Using SNAPSHOT in private NPM like in Maven

Tristan picture Tristan · Jul 1, 2015 · Viewed 21.9k times · Source

I have a very simple working setup:

Lib A                                             Lib B
publish 1.0.0-SNAPSHOT  ->  Private Registry  ->  npm install

Keep in mind that A and B are on different machines (think jenkins cluster!).

During two releases the versions end with "-SNAPSHOT" and are updated on every build (A). Of course the depended libraries (B,...) should always use the newest version from the registry. Problem is, NPM will not refetch the same version.

Lib A                                           Lib B
small change, rebuild:
publish 1.0.0-SNAPSHOT  ->  Private Registry  !!  npm install -f
                                                  npm cache clean
                                              !!  npm install -f
                                                  rm -rf node_modules
                                              ->  npm install

Idea: Disable cache for NPM globally

That would be okay because we a local npm proxy: "~/.npmrc":

force=true
cache-min=0
cache-max=0

But this does not work! Only removing the node_modules directory works. This is not a usable solution because the developer should not need to use "rm -rf node_modules && npm install".
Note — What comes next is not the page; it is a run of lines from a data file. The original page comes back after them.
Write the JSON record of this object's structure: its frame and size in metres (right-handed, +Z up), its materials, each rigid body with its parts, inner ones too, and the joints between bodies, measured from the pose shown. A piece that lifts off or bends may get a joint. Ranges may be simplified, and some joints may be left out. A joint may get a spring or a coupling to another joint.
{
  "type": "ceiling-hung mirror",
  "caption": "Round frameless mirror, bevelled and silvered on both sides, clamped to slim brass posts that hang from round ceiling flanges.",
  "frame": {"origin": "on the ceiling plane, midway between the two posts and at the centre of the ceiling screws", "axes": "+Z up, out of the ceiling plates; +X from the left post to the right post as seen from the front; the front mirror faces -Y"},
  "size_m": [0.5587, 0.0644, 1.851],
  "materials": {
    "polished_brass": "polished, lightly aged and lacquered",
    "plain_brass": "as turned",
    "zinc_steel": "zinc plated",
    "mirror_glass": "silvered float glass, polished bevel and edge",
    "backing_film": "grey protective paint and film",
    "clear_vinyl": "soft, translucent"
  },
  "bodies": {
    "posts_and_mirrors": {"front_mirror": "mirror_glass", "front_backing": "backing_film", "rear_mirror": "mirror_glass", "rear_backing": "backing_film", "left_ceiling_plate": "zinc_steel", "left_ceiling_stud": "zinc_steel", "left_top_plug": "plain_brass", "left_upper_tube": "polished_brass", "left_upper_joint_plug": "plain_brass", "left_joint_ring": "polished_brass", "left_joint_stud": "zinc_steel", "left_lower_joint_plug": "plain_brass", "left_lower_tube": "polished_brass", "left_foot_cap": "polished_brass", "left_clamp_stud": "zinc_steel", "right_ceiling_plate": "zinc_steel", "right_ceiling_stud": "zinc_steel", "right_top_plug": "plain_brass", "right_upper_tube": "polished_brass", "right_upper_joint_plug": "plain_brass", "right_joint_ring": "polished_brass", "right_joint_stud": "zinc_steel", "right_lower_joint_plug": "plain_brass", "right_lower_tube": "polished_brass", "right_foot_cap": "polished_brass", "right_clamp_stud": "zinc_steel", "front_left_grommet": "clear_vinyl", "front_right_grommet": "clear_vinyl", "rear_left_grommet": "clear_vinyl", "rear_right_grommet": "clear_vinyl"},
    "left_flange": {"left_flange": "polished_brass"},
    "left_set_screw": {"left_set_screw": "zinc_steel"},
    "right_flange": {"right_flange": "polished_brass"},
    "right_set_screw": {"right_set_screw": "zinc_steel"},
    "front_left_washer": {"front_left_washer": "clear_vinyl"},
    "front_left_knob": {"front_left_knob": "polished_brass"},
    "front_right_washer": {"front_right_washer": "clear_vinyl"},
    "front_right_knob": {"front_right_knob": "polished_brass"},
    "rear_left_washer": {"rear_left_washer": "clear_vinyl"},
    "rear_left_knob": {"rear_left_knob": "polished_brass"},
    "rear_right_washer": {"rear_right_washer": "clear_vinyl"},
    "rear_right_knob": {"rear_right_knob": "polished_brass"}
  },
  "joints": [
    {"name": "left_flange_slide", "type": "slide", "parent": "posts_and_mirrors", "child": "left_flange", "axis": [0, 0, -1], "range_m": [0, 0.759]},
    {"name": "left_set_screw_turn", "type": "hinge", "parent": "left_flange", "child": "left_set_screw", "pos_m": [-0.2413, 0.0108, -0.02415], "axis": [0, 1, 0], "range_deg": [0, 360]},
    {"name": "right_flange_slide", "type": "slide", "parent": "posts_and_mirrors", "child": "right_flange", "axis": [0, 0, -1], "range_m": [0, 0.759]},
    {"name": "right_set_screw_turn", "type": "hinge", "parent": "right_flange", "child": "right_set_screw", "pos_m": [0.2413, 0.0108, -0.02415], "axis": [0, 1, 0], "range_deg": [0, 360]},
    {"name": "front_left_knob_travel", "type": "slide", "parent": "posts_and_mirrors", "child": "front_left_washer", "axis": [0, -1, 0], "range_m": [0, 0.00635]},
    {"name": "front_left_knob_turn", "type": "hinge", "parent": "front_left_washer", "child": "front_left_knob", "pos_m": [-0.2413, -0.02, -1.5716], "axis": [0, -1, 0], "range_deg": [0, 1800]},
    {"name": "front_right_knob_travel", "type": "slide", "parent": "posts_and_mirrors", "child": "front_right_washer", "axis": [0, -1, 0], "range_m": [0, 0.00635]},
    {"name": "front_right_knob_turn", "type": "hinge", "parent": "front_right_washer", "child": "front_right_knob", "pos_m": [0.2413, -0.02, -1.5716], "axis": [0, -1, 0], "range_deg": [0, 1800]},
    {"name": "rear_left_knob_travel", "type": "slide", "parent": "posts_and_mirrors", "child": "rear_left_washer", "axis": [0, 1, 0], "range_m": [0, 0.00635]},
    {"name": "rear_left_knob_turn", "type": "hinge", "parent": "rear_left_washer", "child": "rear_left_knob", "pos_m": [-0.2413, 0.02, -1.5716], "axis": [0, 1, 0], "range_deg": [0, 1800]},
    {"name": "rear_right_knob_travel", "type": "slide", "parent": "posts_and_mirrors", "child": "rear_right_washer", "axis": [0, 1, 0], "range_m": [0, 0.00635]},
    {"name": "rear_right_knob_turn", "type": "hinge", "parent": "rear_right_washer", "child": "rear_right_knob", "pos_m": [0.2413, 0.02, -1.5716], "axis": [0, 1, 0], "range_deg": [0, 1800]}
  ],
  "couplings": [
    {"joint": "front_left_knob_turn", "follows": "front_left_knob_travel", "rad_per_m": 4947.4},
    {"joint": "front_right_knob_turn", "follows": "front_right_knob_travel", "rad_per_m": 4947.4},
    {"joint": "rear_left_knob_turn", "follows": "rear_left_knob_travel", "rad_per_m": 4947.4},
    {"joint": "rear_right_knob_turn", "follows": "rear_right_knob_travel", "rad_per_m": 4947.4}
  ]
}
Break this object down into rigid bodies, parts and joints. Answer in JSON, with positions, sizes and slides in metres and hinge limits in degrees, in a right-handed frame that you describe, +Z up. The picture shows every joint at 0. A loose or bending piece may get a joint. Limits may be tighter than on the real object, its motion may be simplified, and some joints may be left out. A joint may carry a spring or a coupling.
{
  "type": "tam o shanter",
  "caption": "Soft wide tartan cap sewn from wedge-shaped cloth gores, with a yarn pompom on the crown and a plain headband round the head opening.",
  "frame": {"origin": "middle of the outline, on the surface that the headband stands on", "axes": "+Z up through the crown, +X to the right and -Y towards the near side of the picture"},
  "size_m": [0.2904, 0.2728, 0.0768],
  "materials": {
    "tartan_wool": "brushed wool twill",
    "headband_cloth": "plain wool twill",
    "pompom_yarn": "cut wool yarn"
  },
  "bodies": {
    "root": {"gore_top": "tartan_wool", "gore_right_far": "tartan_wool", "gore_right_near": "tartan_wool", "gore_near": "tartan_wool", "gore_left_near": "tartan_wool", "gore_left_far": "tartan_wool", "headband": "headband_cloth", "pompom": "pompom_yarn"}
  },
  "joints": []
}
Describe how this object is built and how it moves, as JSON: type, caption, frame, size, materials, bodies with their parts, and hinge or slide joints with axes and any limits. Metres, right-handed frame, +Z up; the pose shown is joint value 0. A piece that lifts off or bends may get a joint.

With maven this setup works because we use the "-U" option. This forces maven to check if an updated SNAPSHOT version is available. NPM does not understand the concept of SNAPSHOT but at least is should ask the registry every time.

npm version 2.12.0

Private Registry: Sonatype Nexus™ 2.10.0-02

Answer

dustin.schultz picture dustin.schultz · Jan 24, 2016

Idea 1

You can sort of mimic this behavior if you "abuse" the pre-release part of SemVer. I've used the following strategy successfully:

Publish your modules with -SNAPSHOT but append an incremented number each time you publish (-SNAPSHOT.# or -SNAPSHOT-#).

For instance: "x.x.x-SNAPSHOT.1" the first publish, then "x.x.x-SNAPSHOT.2" the second publish and so on.

Make sure you use a consistent pattern. So, for instance, if you used dots, stick with dots, or if you used dashes, stick with dashes.

For dependent modules, you only need to declare your version as

"^x.x.x-SNAPSHOT"

and NPM will fetch the latest version.

All of this works due to 2 reasons

  1. SemVer treats pre-releases in the following manner 1.0.0-SNAPSHOT < 1.0.0-SNAPSHOT.1 < 1.0.0-SNAPSHOT.2 < 1.0.0-SNAPSHOT.3 ...
  2. NPM will always retrieve the latest pre-release version

Caveat: this will only work for patch versions. Technically 1.2.x-SNAPSHOT is greater than 1.1.x-SNAPSHOT, however, SemVer does not consider this when using pre-releases.

From the docs:

If a version has a prerelease tag (for example, 1.2.3-alpha.3) then it will only be allowed to satisfy comparator sets if at least one comparator with the same [major, minor, patch] tuple also has a prerelease tag.

For example, the range >1.2.3-alpha.3 would be allowed to match the version 1.2.3-alpha.7, but it would not be satisfied by 3.4.5-alpha.9, even though 3.4.5-alpha.9 is technically "greater than" 1.2.3-alpha.3 according to the SemVer sort rules. The version range only accepts prerelease tags on the 1.2.3 version. The version 3.4.5 would satisfy the range, because it does not have a prerelease flag, and 3.4.5 is greater than 1.2.3-alpha.7.

Idea 2 Again, this is another "hack". If you're ok with losing the patch part of SemVer, you can publish your versions as

x.x.<unix epoch ms>.

The unix epoch is ever increasing (at least until 2038 for 32 bit) and each time you publish, you will always be publishing a greater version.